In Cutrel v. Best, 169 Kan. 16, 217 P.2d 270, it was held:

"Where there is a conflict between a statute dealing generally with a subject, and another statute dealing specifically with a certain phase of it, the specific legislation controls." (Syl. ¶ 1.)

See, also, Wulf v. Fitzpatrick, 124 Kan. 642, 261 Pac. 838; Harkrader v. Whitman, 142 Kan. 186, 46 P.2d 1; Smith v. Henry, 155 Kan. 283, 287, 124 P.2d 448; and, Moody v. Edmondson, 176 Kan. 116, 269 P.2d 462.
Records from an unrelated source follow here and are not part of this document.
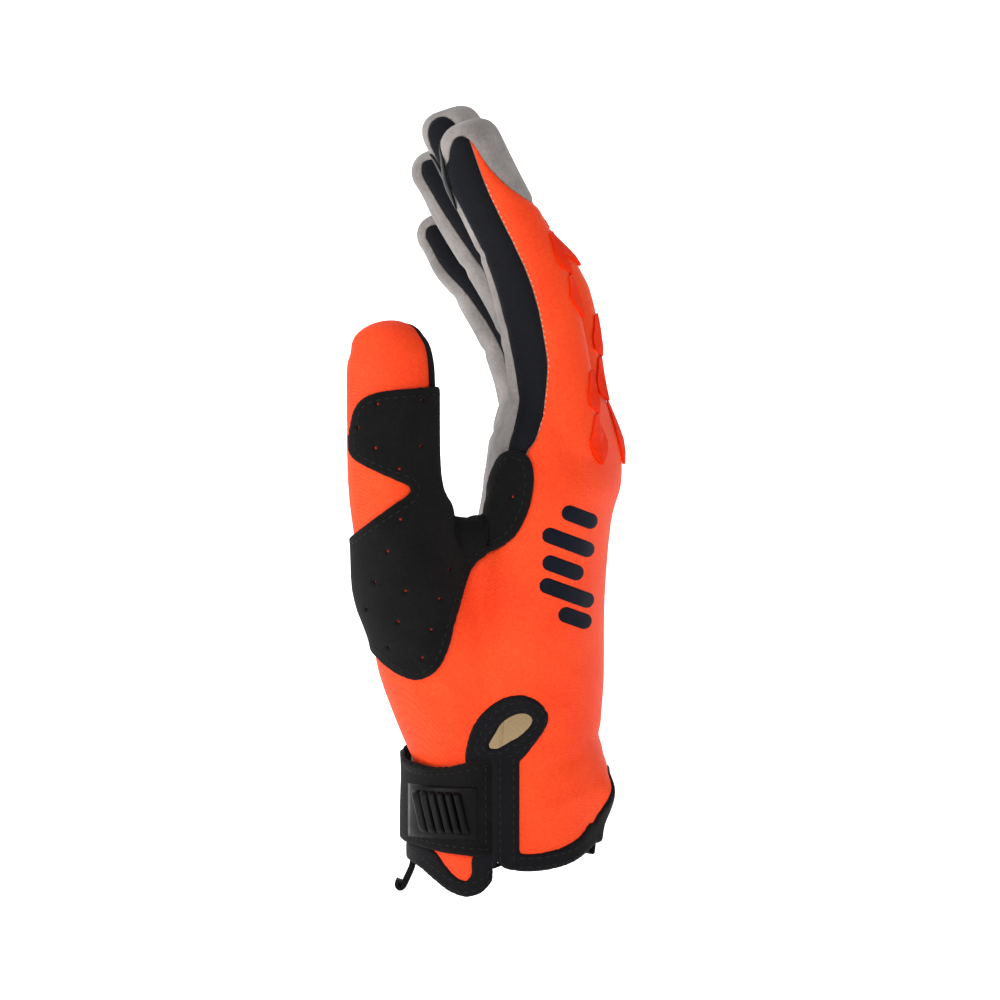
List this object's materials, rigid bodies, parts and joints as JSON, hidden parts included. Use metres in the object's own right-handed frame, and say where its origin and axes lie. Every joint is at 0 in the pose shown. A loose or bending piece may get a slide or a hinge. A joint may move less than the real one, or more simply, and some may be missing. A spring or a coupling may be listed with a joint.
{
  "type": "motocross glove",
  "caption": "Right-hand motocross glove in orange knit and grey suede, as worn, with moulded knuckle plates, a suede guard over the thumb's web and a wrist strap.",
  "frame": {"origin": "centre of the wrist opening, at the height of the hem where the cuff's side lobes end", "axes": "+Z from the wrist towards the fingertips; +X out of the back of the hand, so the palm faces -X; -Y towards the thumb and index finger, +Y towards the little finger"},
  "size_m": [0.0819, 0.1052, 0.2335],
  "materials": {
    "orange_knit": "fluorescent orange stretch knit, matte",
    "grey_suede": "mid grey synthetic suede, matte",
    "black_stretch": "black stretch fabric, matte",
    "black_suede": "black perforated synthetic suede, matte",
    "black_binding": "black woven binding, satin",
    "orange_rubber": "moulded orange rubber, satin",
    "black_rubber": "moulded black rubber, semi gloss"
  },
  "bodies": {
    "root": {"back": "orange_knit", "palm": "grey_suede", "back_cuff": "orange_knit", "back_index": "orange_knit", "back_middle": "orange_knit", "back_ring": "orange_knit", "back_pinky": "orange_knit", "palm_cuff": "grey_suede", "palm_index": "grey_suede", "palm_middle": "grey_suede", "palm_ring": "grey_suede", "palm_pinky": "grey_suede", "thumb_back": "orange_knit", "thumb_palm": "black_suede", "side_panel_index": "black_stretch", "side_panel_pinky": "black_stretch", "fourchette_index_middle": "black_stretch", "fourchette_middle_ring": "black_stretch", "fourchette_ring_pinky": "black_stretch", "web_guard": "black_suede", "cuff_binding": "black_binding", "strap": "black_suede", "strap_badge": "black_rubber", "pull_tab": "black_binding", "knuckle_index_upper": "orange_rubber", "knuckle_index_lower": "orange_rubber", "knuckle_middle_upper": "orange_rubber", "knuckle_middle_lower": "orange_rubber", "knuckle_ring_upper": "orange_rubber", "knuckle_ring_lower": "orange_rubber", "knuckle_pinky_upper": "orange_rubber", "knuckle_pinky_lower": "orange_rubber", "grip_print_index": "black_rubber", "grip_print_middle": "black_rubber"}
  },
  "joints": []
}
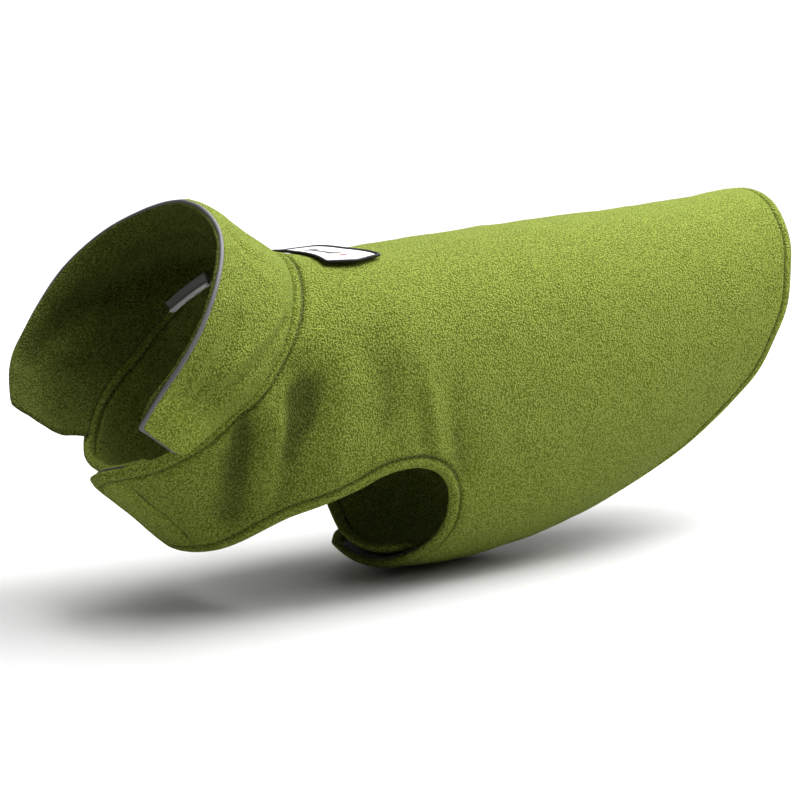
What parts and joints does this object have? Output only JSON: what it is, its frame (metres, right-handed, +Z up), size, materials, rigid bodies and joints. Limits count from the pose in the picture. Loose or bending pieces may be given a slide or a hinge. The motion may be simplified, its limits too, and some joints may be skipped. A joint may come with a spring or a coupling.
{
  "type": "dog winter coat",
  "caption": "Two-layer fleece dog coat: back and sides in one panel, stand-up piped collar, chest and belly bands fastened underneath, held in its worn hollow shape.",
  "frame": {"origin": "inside the coat against the wearer's withers, on the top centre line about 45 mm behind the neck seam", "axes": "+X from head to tail, -Y the wearer's left side, +Z up"},
  "size_m": [0.4881, 0.1515, 0.2091],
  "materials": {
    "fleece": "pebbly anti-pill fleece, matt with a soft lighter sheen at grazing angles",
    "piping": "smooth reflective-look grey cord piping",
    "patch": "woven twill, slight satin",
    "border": "overlocked thread, slight satin",
    "label": "woven satin ribbon",
    "hook_tape": "nylon hooks, matt",
    "loop_tape": "brushed nylon loops, matt"
  },
  "bodies": {
    "root": {"body_panel": "fleece", "collar": "fleece", "collar_piping": "piping", "back_patch": "patch", "patch_border": "border", "neck_label": "label", "chest_hook_tape": "hook_tape", "chest_loop_tape": "loop_tape", "belly_hook_tape": "hook_tape", "belly_loop_tape": "loop_tape"}
  },
  "joints": []
}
In view of the foregoing we hold that the governing body of the city of Garden City was empowered and authorized by G.S. 1949, 8-507 to adopt ¶ 17-515 Revised Ordinances, 1951.

The judgment of the trial court is reversed with directions to overrule the motion of the defendant and to proceed in accordance with the views expressed in this opinion. It is so ordered.